Repeat exactly the stretch of lines from the line containing "Write part 2" through the line containing "# from here", both included, and nothing else.

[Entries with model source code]
begin

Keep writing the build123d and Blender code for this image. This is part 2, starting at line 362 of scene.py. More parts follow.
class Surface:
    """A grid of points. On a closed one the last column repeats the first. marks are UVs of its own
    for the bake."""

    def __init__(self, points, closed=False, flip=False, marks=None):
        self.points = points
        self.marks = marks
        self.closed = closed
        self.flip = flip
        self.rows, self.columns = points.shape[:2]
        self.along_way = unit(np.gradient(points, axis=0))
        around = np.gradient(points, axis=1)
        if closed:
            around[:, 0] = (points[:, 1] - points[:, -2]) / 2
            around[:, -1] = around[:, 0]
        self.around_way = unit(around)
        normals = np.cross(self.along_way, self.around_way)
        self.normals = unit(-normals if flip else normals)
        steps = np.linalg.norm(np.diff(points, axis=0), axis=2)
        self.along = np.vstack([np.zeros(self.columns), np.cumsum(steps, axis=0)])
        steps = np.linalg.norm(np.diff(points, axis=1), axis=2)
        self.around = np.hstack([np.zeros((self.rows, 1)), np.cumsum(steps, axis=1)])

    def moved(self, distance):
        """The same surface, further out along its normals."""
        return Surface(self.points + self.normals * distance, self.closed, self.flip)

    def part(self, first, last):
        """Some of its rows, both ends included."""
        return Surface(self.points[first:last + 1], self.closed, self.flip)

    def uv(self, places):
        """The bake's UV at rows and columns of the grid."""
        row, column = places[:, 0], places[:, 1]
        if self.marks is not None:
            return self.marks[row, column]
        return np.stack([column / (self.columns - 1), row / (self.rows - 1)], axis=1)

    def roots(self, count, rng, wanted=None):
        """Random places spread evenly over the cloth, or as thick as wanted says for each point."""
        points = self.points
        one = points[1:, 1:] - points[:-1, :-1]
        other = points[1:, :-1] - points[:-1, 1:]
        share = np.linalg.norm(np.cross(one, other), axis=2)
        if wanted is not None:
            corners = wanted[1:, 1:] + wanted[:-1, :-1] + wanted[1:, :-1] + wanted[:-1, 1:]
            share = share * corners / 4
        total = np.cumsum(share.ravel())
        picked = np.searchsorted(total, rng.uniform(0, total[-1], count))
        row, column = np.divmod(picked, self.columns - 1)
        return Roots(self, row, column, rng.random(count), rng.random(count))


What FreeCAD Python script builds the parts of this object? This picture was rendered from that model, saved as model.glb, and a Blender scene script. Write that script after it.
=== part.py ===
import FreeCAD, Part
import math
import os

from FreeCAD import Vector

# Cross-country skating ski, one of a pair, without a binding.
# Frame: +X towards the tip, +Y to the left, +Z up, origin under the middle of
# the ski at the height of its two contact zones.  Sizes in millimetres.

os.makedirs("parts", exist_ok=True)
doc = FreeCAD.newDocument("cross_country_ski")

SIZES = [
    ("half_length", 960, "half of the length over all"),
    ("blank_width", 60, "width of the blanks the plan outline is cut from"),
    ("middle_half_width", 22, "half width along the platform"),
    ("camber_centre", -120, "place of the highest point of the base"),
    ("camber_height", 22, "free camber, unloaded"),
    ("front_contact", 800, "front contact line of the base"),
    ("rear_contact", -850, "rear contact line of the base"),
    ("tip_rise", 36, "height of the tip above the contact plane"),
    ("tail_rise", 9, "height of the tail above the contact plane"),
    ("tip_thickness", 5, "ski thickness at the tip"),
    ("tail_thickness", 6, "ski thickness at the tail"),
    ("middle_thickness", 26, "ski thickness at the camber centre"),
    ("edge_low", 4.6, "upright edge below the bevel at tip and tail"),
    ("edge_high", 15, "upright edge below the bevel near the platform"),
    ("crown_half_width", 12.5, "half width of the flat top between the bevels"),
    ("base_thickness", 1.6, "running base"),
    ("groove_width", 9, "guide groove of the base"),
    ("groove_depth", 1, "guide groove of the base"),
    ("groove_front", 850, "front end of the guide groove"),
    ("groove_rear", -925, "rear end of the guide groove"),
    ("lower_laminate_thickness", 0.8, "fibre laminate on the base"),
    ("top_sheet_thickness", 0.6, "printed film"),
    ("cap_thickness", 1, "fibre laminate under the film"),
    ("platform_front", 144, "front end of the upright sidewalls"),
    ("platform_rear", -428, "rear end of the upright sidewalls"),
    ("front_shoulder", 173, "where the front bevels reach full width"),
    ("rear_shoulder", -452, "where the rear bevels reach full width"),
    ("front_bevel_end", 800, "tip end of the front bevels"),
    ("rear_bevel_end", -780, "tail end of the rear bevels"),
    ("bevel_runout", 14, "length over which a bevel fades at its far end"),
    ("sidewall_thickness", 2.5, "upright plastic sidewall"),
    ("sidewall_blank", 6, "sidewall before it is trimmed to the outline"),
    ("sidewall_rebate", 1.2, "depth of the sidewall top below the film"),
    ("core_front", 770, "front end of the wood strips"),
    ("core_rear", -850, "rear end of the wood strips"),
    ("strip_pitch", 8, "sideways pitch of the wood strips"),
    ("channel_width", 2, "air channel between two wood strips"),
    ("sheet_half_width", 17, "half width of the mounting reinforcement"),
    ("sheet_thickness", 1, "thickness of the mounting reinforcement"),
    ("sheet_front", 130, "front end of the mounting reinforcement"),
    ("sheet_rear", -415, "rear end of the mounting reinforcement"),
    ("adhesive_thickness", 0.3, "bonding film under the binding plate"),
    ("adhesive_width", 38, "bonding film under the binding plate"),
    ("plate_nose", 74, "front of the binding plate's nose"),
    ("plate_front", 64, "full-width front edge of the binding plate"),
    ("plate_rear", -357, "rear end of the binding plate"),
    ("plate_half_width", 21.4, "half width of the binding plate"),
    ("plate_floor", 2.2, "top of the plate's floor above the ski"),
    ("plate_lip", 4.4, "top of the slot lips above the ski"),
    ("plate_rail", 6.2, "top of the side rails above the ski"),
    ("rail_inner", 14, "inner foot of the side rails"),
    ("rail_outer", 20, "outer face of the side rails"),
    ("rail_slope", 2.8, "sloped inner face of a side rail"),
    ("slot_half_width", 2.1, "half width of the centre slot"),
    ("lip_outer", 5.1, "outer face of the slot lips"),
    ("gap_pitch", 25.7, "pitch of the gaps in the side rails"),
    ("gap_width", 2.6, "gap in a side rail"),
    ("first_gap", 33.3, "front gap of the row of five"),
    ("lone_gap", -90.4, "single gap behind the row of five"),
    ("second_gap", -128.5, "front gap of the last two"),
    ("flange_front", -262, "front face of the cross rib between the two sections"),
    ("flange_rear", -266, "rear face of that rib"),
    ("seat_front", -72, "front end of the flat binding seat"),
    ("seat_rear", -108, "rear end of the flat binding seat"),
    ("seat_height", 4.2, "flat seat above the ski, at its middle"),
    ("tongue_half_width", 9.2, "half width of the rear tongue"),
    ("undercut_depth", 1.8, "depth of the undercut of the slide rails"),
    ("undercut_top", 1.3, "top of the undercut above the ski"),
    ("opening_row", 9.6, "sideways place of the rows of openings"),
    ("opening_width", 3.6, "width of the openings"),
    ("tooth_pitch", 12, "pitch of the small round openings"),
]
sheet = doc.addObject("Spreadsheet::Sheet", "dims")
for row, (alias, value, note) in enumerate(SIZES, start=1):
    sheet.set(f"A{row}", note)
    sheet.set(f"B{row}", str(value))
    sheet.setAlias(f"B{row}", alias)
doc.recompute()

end
begin

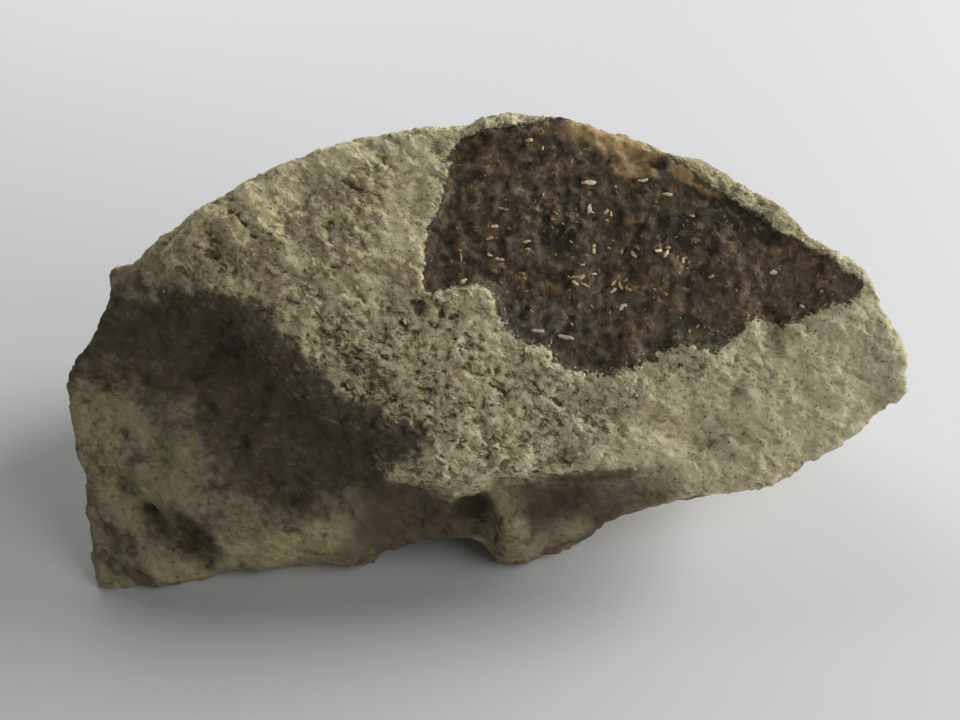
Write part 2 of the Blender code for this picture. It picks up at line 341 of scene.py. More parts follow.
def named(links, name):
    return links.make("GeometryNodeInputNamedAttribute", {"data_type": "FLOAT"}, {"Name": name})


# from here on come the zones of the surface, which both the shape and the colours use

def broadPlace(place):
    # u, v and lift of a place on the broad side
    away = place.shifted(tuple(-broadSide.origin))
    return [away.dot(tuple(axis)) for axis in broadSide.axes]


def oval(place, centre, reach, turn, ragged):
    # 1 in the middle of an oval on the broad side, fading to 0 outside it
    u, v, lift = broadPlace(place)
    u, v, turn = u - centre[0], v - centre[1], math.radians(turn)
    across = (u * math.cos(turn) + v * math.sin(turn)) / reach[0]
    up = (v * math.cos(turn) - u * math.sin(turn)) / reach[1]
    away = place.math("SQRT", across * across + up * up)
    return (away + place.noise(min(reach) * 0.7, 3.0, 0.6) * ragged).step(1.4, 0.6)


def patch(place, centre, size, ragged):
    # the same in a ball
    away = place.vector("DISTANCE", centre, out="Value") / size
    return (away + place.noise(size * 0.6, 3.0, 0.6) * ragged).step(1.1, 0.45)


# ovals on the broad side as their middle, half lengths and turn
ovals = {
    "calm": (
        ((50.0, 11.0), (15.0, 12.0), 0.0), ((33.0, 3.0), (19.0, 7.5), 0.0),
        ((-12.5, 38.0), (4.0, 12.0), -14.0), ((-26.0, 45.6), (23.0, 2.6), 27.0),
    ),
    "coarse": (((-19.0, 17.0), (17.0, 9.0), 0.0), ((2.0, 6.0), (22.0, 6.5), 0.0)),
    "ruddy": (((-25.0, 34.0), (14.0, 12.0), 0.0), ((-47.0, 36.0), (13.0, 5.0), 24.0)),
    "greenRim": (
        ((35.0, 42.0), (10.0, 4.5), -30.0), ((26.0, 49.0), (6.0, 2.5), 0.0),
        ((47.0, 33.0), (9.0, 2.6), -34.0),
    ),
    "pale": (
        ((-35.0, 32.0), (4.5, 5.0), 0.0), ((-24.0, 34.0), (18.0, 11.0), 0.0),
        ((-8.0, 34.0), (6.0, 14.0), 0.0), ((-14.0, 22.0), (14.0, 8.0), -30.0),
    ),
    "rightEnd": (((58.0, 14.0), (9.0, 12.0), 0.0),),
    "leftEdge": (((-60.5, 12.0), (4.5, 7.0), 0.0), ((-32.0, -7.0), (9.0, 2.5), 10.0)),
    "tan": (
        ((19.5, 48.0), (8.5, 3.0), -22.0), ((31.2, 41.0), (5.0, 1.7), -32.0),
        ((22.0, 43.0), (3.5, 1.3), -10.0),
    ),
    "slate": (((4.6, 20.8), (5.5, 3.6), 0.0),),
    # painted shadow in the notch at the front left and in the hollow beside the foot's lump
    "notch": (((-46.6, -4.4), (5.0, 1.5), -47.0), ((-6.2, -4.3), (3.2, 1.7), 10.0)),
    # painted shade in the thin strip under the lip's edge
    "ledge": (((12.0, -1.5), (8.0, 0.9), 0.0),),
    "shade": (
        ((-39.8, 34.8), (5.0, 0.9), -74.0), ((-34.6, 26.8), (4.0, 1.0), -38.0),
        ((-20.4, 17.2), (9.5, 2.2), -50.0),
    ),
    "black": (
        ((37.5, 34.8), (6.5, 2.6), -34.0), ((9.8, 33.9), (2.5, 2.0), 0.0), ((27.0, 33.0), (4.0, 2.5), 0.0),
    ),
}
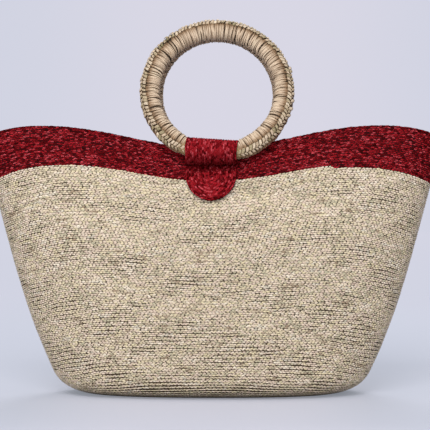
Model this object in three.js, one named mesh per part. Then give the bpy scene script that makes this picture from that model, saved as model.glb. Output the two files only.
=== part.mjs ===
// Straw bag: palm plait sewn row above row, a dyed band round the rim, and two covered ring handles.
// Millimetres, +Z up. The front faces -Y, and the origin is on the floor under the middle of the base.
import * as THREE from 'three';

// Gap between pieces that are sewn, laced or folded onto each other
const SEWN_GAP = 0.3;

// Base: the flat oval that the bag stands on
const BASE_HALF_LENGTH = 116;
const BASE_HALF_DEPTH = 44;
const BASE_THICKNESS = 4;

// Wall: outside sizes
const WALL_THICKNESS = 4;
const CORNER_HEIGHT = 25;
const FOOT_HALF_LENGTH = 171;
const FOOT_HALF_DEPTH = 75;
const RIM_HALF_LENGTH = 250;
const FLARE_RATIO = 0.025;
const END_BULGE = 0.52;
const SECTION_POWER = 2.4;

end

# [Answer for the task]
Write part 2 of the Blender code for this picture. It picks up at line 341 of scene.py. More parts follow.
def named(links, name):
    return links.make("GeometryNodeInputNamedAttribute", {"data_type": "FLOAT"}, {"Name": name})


# from here on come the zones of the surface, which both the shape and the colours use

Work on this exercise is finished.